I am posting this to Following Sea becuase Horatio would be so facinated, and so very sad.

Less than a life-time between his Navy and the Franklin exp. (Indeed, John Franklin was the signal mid on Bellerophon at Trafalgar.) And one long hop, let us say, from 1845 to 1944, and we are into the modern Navy. (Anyone's modern Navy.)

I was interested that in this short clip you can see the way the Erebus was modified. The ship was supposed to use sail most of the time, the prop was only for emergencies. But they ended up in sort of a permanant emergency. They also had an early desalinator, they were supposed to be able to make their own drinking water at sea. I don't think it worked very well.

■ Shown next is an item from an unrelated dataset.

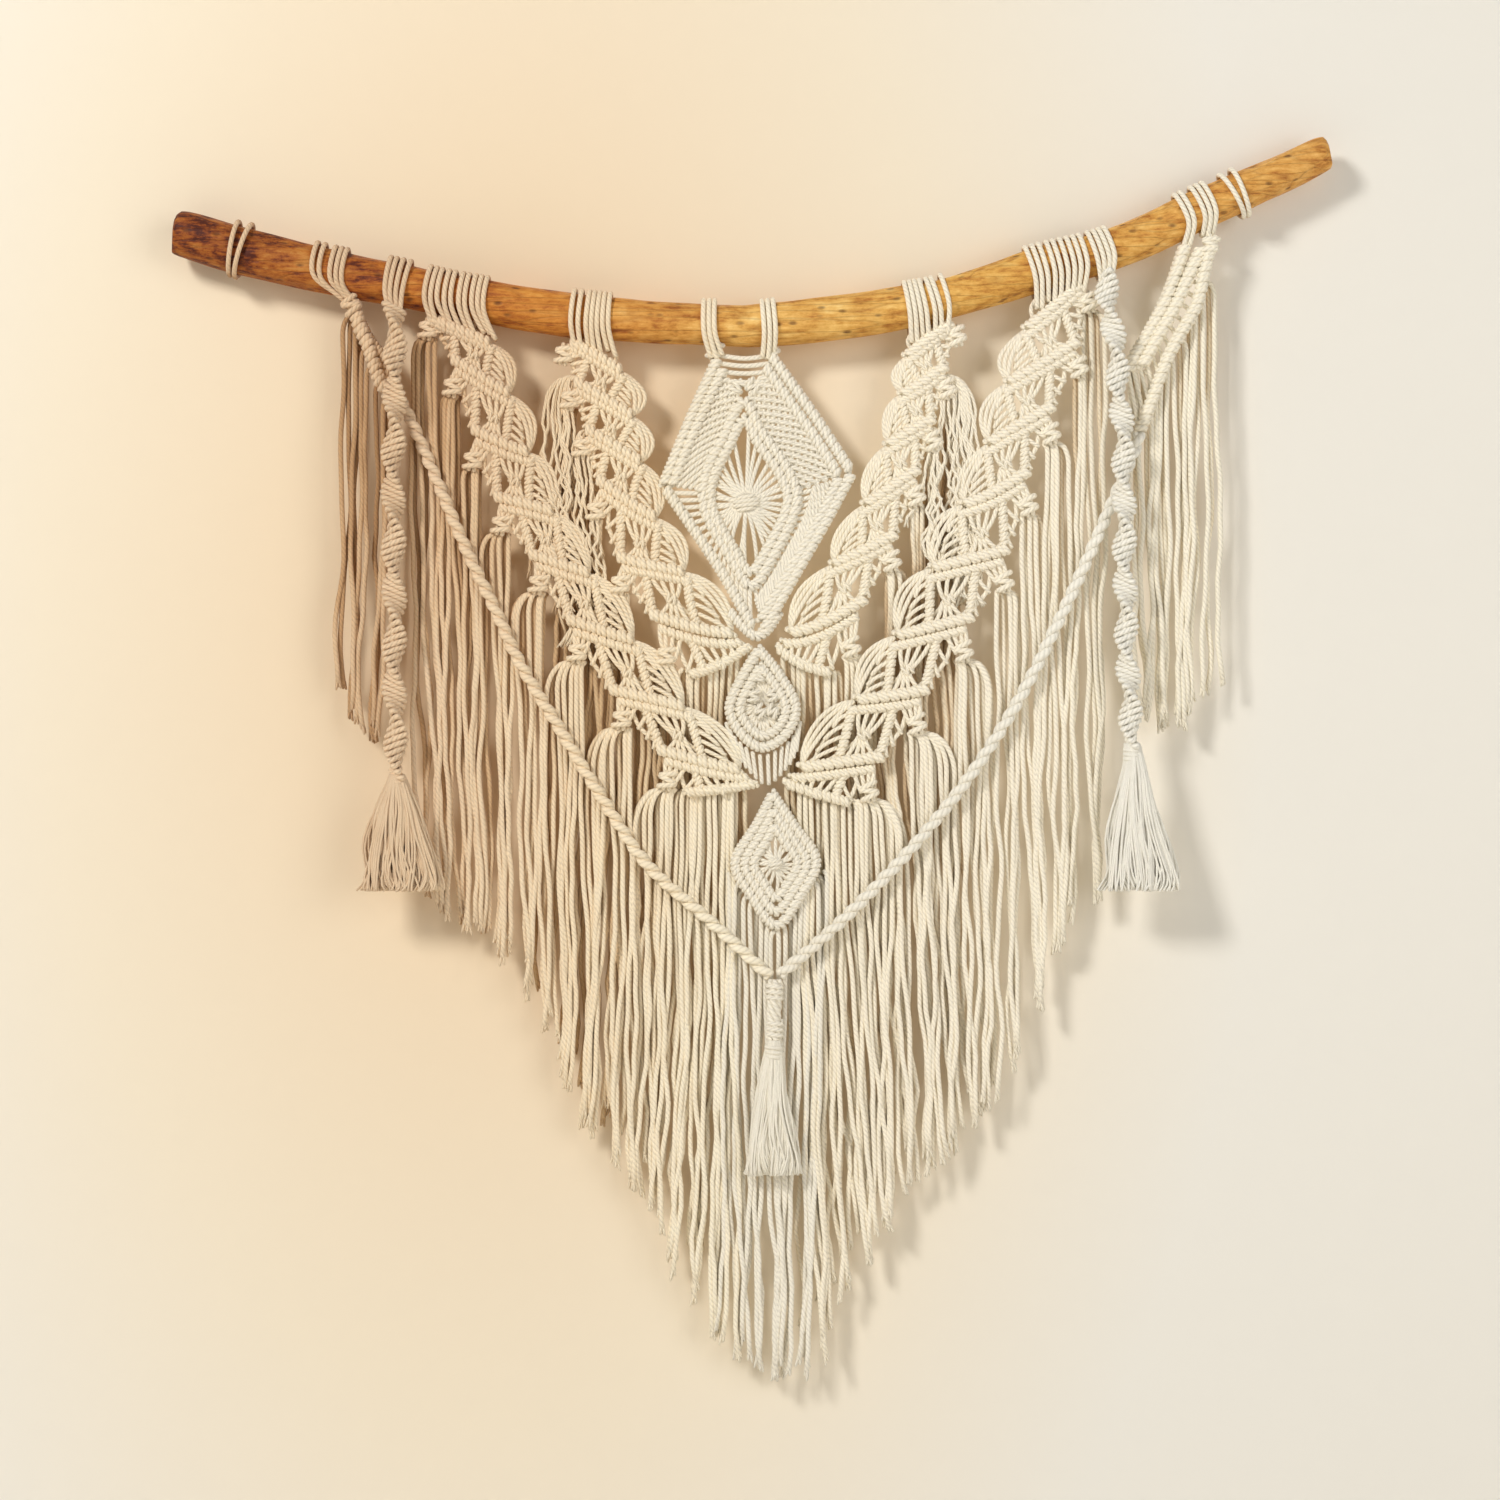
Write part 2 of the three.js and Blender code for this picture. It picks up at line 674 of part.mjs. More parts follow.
const SPIRAL_LEFT = [
  { x: -283, y: -18, z: 11.2 },
  { x: -283, y: -19, z: -8 },
  { x: -281, y: LAYER.spiral, z: -36 },
  { x: -282, y: LAYER.spiral, z: -62 },
  { x: -283, y: LAYER.spiral, z: -137 },
  { x: -282, y: LAYER.spiral, z: -220 },
  { x: -282, y: LAYER.spiral, z: -292 },
  { x: -280, y: LAYER.spiral, z: -359 },
];
const SPIRAL_RIGHT = [
  { x: 283, y: -18, z: 37.2 },
  { x: 284, y: -19, z: 22 },
  { x: 288, y: LAYER.spiral, z: -8 },
  { x: 292, y: LAYER.spiral, z: -46 },
  { x: 296, y: LAYER.spiral, z: -100 },
  { x: 297, y: LAYER.spiral, z: -188 },
  { x: 299, y: LAYER.spiral, z: -262 },
  { x: 303, y: LAYER.spiral, z: -334 },
];
const SPIRAL_STEPS = 9;
add('spiral_left', tube(SPIRAL_LEFT, SPIRAL_THICK, SPIRAL_STEPS, 10), cotton);
add('spiral_right', tube(SPIRAL_RIGHT, SPIRAL_THICK, SPIRAL_STEPS, 10), creamCotton);

add('tassel_left', tassel([
  { x: -280, y: LAYER.spiral, z: -359.5, width: 14, depth: 14 },
  { x: -280, y: LAYER.spiral, z: -370, width: 22, depth: 16 },
  { x: -279, y: LAYER.spiral, z: -392, width: 38, depth: 20 },
  { x: -278, y: LAYER.spiral, z: -418, width: 52, depth: 23 },
  { x: -277, y: LAYER.spiral, z: -440, width: 59, depth: 24 },
  { x: -277, y: LAYER.spiral, z: -450, width: 52, depth: 20 },
]), cotton);
add('tassel_right', tassel([
  { x: 303.2, y: LAYER.spiral, z: -334.8, width: 15, depth: 14 },
  { x: 305, y: LAYER.spiral, z: -352, width: 18, depth: 15 },
  { x: 306, y: LAYER.spiral, z: -380, width: 32, depth: 19 },
  { x: 308, y: LAYER.spiral, z: -410, width: 46, depth: 22 },
  { x: 310, y: LAYER.spiral, z: -438, width: 58, depth: 24 },
  { x: 309, y: LAYER.spiral, z: -449, width: 54, depth: 20 },
]), creamCotton);

// ---------------------------------------------------------------- swags across the front

const SWAG_THICK = 11;
const SWAG_STEPS = 30;
const SWAG_LEFT = [
  { x: -277.4, y: -8, z: -63.2 },
  { x: -270, y: -8, z: -78 },
  { x: -253, y: -9, z: -117 },
  { x: -227, y: LAYER.swag, z: -178 },
  { x: -204, y: LAYER.swag, z: -226 },
  { x: -182, y: LAYER.swag, z: -273 },
  { x: -151, y: LAYER.swag, z: -324 },
  { x: -118, y: LAYER.swag, z: -378 },
  { x: -82, y: LAYER.swag, z: -431 },
  { x: -31, y: LAYER.swag, z: -477 },
  { x: 15.5, y: LAYER.swag, z: -519.9 },
];
const SWAG_RIGHT = [
  { x: 310.5, y: -8, z: -87.3 },
  { x: 308, y: -8, z: -98 },
  { x: 297, y: -8, z: -124 },
  { x: 271, y: LAYER.swag, z: -183 },
  { x: 246, y: LAYER.swag, z: -237 },
  { x: 218, y: LAYER.swag, z: -293 },
  { x: 190, y: LAYER.swag, z: -339 },
  { x: 159, y: LAYER.swag, z: -382 },
  { x: 118, y: LAYER.swag, z: -430 },
  { x: 72, y: LAYER.swag, z: -477 },
  { x: 24, y: LAYER.swag, z: -519 },
];
add('swag_left', tube(SWAG_LEFT, SWAG_THICK, SWAG_STEPS, 8), cotton);
add('swag_right', tube(SWAG_RIGHT, SWAG_THICK, SWAG_STEPS, 8), creamCotton);
add('swag_tail', tassel([
  { x: 20, y: LAYER.swag, z: -523.5, width: 14, depth: 13 },
  { x: 20, y: LAYER.swag, z: -532, width: 14, depth: 13 },
  { x: 19, y: LAYER.swag, z: -552, width: 12, depth: 12 },
  { x: 19, y: LAYER.swag, z: -571, width: 13, depth: 12 },
]), creamCotton);
add('swag_tassel', tassel([
  { x: 19, y: LAYER.swag, z: -571.4, width: 13, depth: 12 },
  { x: 19, y: LAYER.swag, z: -584, width: 17, depth: 13 },
  { x: 18, y: LAYER.swag - 2, z: -620, width: 30, depth: 16 },
  { x: 18, y: LAYER.swag - 3, z: -655, width: 41, depth: 18 },
  { x: 18, y: LAYER.swag - 3, z: -675, width: 44, depth: 18 },
]), creamCotton);

export default hanging;
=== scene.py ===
import math

import bpy
import numpy as np
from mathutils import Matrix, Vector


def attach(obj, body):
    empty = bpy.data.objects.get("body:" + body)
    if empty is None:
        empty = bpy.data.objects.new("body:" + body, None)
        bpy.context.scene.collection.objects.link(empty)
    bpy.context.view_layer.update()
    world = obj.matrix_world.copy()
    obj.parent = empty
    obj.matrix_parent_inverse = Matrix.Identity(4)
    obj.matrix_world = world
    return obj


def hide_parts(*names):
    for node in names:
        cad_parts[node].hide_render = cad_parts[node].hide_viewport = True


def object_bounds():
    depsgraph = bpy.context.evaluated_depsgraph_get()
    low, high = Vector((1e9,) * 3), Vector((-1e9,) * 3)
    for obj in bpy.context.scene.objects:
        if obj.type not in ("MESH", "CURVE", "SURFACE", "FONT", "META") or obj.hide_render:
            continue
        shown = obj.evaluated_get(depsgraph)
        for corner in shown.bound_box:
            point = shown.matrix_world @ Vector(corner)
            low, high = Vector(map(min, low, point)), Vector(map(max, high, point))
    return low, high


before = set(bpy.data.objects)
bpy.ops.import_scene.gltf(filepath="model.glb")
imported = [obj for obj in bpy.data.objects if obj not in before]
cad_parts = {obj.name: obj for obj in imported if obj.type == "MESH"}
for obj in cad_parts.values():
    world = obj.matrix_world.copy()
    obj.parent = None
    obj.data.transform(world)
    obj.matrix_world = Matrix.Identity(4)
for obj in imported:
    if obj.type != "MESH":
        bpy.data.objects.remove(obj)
cad_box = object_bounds()

# ---------------- camera, floor and light
# The hanging is seen square on from the front, as it hangs on its wall. A pale backdrop stands close
# behind it, so that the openwork throws its soft shadow there, and a pale floor lies below.

FRAME_WIDTH = 1.2  # width that the camera sees at the hanging, in metres
LENS = 85.0
SENSOR = 36.0
EYE_HEIGHT = -0.34

lens = bpy.data.cameras.new("camera")
lens.lens = LENS
lens.sensor_width = SENSOR
camera = bpy.data.objects.new("camera", lens)
camera.location = (0, -FRAME_WIDTH * LENS / SENSOR, EYE_HEIGHT)
camera.rotation_euler = (math.pi / 2, 0, 0)
bpy.context.collection.objects.link(camera)
bpy.context.scene.camera = camera
bpy.context.scene.view_settings.view_transform = "Standard"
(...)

I don't know that this find brings us any closer to knowing what happened. We are not likely to find a tell-all journal that says "in case you future people were wondering..."  Probably the end was just human and squalid and sad. And the thing is Franklin knew how things go wrong. He had been in another polar disaster already. That was the expedition with George Back. That is how Franklin got to be named 'The man who ate his boots.' The implication there is that he perhaps did not eat anything worse.

Anyway, here is the clip. I get the shivers watching it. i am not a fan of wreck diving anyway. Seems like a terrible idea. And this wreck--well. See if it gives you guys the spinal creep.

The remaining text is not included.